* _EXERCISE_: Copy exactly the lines from the one containing "back_panel();" to the one containing "bpy.context.scene.collection.objects.link(empty)", both lines included, and nothing else.

Start of ENTRIES SHOWN

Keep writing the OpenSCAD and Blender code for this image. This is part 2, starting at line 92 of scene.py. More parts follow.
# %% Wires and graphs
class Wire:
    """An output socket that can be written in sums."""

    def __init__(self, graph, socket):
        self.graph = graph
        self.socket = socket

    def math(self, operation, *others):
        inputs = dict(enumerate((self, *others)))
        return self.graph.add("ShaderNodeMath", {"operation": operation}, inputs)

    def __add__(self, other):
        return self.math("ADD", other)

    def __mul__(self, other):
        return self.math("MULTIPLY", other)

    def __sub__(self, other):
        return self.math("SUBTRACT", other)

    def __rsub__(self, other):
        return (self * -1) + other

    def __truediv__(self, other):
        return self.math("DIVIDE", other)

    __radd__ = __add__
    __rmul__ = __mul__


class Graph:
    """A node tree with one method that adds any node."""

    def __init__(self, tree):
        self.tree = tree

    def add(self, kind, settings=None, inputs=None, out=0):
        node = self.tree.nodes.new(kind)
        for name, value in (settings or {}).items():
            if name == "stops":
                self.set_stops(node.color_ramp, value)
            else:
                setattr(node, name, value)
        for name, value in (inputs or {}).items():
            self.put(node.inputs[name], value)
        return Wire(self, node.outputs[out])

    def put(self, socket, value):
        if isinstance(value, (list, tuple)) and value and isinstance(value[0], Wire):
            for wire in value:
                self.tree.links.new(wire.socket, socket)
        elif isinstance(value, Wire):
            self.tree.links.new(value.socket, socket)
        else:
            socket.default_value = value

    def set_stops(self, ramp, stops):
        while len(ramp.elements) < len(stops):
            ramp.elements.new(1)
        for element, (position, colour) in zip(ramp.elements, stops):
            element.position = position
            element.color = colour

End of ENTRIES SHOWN
Start of ENTRIES SHOWN

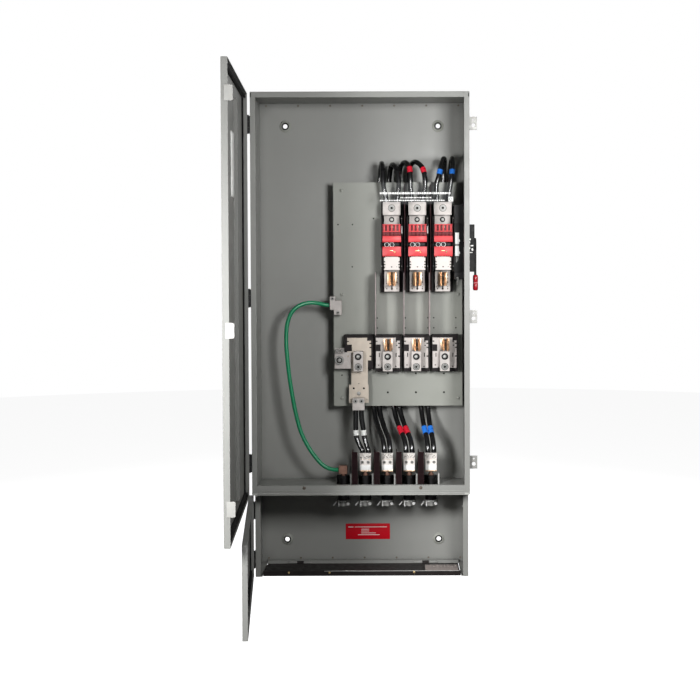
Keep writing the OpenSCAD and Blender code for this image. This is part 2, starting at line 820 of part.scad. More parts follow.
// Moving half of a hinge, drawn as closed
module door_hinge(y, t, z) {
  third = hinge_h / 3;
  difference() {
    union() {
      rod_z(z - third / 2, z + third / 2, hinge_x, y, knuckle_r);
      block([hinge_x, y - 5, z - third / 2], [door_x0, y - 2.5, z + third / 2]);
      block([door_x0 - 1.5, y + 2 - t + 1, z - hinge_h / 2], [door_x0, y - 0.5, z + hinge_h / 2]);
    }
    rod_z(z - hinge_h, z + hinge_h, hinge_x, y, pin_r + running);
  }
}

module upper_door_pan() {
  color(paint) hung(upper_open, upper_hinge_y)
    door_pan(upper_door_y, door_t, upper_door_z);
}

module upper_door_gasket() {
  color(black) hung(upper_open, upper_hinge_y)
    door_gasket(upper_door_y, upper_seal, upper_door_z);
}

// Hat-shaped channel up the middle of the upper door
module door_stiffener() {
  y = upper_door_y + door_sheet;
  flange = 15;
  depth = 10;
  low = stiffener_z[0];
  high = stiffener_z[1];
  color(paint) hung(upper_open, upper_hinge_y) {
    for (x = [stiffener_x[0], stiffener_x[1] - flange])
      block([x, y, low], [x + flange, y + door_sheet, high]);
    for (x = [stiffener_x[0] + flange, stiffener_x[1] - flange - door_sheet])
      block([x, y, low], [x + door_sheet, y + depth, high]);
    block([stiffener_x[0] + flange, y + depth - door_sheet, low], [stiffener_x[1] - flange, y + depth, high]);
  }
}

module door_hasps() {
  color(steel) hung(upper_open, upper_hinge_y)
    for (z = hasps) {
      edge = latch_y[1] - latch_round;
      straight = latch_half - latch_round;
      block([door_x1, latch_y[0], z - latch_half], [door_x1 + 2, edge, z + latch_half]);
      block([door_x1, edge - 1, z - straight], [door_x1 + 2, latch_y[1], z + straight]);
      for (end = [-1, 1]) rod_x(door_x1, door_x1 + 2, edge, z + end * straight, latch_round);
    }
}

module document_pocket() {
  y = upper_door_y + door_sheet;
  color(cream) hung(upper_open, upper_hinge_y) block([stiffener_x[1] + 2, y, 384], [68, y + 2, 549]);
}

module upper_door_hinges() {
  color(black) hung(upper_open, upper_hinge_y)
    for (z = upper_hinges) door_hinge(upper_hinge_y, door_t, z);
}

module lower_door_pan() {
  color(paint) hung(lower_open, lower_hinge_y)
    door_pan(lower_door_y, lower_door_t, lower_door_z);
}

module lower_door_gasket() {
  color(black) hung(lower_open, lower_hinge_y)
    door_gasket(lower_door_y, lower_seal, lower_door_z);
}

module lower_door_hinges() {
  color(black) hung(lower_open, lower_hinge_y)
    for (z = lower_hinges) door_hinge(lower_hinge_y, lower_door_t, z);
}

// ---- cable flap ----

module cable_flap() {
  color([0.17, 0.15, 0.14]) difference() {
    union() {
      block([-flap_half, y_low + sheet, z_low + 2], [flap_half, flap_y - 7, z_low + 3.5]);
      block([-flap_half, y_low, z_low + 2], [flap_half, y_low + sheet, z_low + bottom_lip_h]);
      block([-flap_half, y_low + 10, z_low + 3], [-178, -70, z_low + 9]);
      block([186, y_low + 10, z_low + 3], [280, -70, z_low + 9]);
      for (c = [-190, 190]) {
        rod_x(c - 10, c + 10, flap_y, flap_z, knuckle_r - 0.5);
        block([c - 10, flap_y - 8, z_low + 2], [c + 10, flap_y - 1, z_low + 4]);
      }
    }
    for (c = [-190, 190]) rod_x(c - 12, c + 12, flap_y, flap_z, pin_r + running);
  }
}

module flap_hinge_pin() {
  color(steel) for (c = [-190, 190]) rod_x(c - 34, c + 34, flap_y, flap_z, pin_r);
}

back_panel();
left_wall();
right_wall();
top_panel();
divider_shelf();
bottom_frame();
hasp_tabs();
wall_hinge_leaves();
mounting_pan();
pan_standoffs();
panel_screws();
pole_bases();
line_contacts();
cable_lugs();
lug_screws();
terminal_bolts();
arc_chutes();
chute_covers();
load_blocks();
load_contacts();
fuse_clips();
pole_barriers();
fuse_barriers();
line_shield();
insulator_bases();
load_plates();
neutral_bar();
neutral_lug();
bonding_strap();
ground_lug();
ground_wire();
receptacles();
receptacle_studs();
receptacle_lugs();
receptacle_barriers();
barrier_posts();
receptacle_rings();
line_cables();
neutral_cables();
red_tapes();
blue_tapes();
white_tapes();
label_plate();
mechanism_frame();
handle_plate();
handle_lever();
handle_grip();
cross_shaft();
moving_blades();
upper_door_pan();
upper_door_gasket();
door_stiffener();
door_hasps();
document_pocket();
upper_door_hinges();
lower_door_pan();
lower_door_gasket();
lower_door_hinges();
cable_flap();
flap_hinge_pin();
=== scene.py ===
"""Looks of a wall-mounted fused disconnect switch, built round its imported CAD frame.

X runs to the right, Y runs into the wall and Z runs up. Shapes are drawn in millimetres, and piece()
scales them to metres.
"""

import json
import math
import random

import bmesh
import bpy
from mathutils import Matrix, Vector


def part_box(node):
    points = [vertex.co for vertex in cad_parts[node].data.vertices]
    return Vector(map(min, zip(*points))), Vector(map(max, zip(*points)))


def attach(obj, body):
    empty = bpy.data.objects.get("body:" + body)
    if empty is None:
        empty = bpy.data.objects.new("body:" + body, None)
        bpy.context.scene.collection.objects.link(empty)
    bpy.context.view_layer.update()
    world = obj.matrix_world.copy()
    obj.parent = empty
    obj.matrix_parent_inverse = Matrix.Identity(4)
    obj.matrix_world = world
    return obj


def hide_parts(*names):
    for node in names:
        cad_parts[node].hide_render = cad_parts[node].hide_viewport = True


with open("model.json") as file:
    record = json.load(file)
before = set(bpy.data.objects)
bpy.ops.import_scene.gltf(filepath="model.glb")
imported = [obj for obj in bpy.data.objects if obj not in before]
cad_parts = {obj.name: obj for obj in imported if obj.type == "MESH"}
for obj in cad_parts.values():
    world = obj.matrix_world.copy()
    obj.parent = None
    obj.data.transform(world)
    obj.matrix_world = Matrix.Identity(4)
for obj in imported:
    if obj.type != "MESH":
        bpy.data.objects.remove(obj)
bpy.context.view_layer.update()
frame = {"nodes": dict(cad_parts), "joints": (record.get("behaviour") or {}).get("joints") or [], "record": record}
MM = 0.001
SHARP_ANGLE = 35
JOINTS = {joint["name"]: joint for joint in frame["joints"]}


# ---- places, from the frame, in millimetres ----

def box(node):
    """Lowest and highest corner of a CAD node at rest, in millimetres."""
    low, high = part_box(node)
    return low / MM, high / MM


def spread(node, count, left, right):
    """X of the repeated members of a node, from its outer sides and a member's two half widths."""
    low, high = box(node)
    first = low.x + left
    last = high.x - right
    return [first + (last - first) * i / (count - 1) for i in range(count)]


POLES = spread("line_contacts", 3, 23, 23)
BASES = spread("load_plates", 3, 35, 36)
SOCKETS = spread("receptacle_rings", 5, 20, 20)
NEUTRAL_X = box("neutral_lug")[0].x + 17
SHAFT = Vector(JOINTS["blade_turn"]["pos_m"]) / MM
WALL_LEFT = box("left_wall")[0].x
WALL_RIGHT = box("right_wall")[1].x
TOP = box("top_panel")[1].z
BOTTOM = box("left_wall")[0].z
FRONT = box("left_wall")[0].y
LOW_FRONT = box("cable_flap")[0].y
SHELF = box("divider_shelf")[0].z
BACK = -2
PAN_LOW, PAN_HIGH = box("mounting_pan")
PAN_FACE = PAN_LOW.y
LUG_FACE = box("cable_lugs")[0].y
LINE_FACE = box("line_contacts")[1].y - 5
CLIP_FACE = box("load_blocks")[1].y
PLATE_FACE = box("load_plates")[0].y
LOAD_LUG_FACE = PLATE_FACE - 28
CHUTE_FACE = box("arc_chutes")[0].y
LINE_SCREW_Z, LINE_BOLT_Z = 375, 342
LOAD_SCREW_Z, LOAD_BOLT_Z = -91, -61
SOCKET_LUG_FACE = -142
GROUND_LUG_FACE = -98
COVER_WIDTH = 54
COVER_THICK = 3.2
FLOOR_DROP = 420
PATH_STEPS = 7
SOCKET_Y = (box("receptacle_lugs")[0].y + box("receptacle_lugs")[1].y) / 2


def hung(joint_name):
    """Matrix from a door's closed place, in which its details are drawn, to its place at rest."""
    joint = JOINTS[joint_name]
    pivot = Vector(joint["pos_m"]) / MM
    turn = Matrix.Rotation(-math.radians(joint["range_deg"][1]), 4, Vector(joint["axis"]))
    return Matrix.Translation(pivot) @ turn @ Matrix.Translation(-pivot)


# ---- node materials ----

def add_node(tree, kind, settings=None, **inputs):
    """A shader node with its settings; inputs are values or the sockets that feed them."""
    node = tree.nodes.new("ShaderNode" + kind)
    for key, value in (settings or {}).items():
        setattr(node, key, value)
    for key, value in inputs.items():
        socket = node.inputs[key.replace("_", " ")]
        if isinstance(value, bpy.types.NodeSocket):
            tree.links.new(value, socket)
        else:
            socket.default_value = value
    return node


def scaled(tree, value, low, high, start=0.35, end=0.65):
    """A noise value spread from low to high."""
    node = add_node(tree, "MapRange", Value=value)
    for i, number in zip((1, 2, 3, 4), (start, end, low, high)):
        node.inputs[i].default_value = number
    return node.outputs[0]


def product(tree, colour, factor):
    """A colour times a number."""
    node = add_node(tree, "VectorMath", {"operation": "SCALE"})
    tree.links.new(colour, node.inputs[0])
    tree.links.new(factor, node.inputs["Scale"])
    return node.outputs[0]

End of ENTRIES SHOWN

* _FINAL RESULT_:
back_panel();
left_wall();
right_wall();
top_panel();
divider_shelf();
bottom_frame();
hasp_tabs();
wall_hinge_leaves();
mounting_pan();
pan_standoffs();
panel_screws();
pole_bases();
line_contacts();
cable_lugs();
lug_screws();
terminal_bolts();
arc_chutes();
chute_covers();
load_blocks();
load_contacts();
fuse_clips();
pole_barriers();
fuse_barriers();
line_shield();
insulator_bases();
load_plates();
neutral_bar();
neutral_lug();
bonding_strap();
ground_lug();
ground_wire();
receptacles();
receptacle_studs();
receptacle_lugs();
receptacle_barriers();
barrier_posts();
receptacle_rings();
line_cables();
neutral_cables();
red_tapes();
blue_tapes();
white_tapes();
label_plate();
mechanism_frame();
handle_plate();
handle_lever();
handle_grip();
cross_shaft();
moving_blades();
upper_door_pan();
upper_door_gasket();
door_stiffener();
door_hasps();
document_pocket();
upper_door_hinges();
lower_door_pan();
lower_door_gasket();
lower_door_hinges();
cable_flap();
flap_hinge_pin();
=== scene.py ===
"""Looks of a wall-mounted fused disconnect switch, built round its imported CAD frame.

X runs to the right, Y runs into the wall and Z runs up. Shapes are drawn in millimetres, and piece()
scales them to metres.
"""

import json
import math
import random

import bmesh
import bpy
from mathutils import Matrix, Vector


def part_box(node):
    points = [vertex.co for vertex in cad_parts[node].data.vertices]
    return Vector(map(min, zip(*points))), Vector(map(max, zip(*points)))


def attach(obj, body):
    empty = bpy.data.objects.get("body:" + body)
    if empty is None:
        empty = bpy.data.objects.new("body:" + body, None)
        bpy.context.scene.collection.objects.link(empty)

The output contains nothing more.